Pitfall: never dump raw secrets, full customer documents, or arbitrary external HTML into tracing backends. Keep pointers, hashes, and sanitized summaries instead.
The second failure mode is missing causal links between retries. If retry attempt three starts a fresh trace without a parent span or shared trace ID, your dashboard lies. It looks like three unrelated events instead of one failing run.
Another tradeoff is sampling. Full-fidelity tracing on every successful run can get expensive. My bias is to sample lightly for healthy traffic, but keep full traces for failures, escalations, and slow runs.
Best practice: use dynamic sampling, retain all error traces, and keep replay packets only for runs that humans may need to inspect again.
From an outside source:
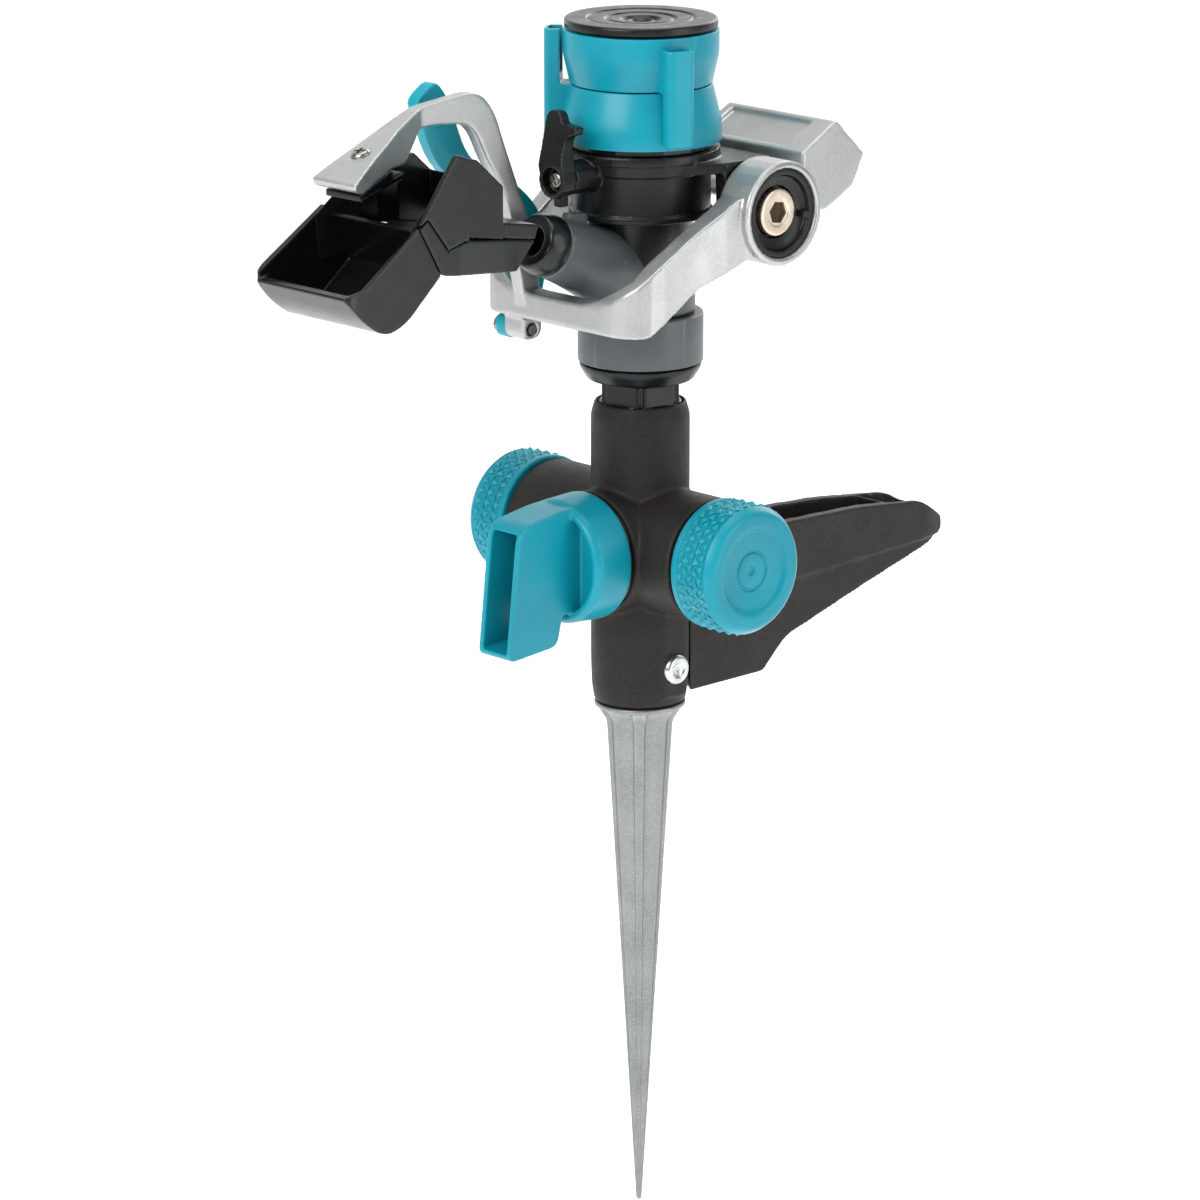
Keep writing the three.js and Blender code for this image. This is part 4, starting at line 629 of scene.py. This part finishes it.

There is also a security concern here. Replay packets are effectively compact incident artifacts. If they include tool arguments, repo paths, or snippets from external sources, they need the same access controls as logs and CI artifacts.
Practical checklist
- Generate a trace ID before the first planner or model step
- Wrap planner, retrieval, tool, model, and verifier stages in spans
- Record retry count, route choice, and verifier verdict as span attributes
- Store one sanitized replay packet for each failed or escalated run
- Bucket failures by subsystem before editing prompts
- Retain all error traces and sample healthy runs more aggressively
- Redact secrets and untrusted external content before persistence
What I would do again
I would absolutely keep the replay packet pattern. It turns debugging from archaeology into reproduction. I would also keep the failure buckets small and boring. Five good buckets are more useful than twenty vague ones.
Conclusion
Multi-step agent failures stop feeling mystical once the run has a trace ID, the spans carry useful facts, and the failing branch can be replayed without guesswork. Debug the path, not the prompt folklore.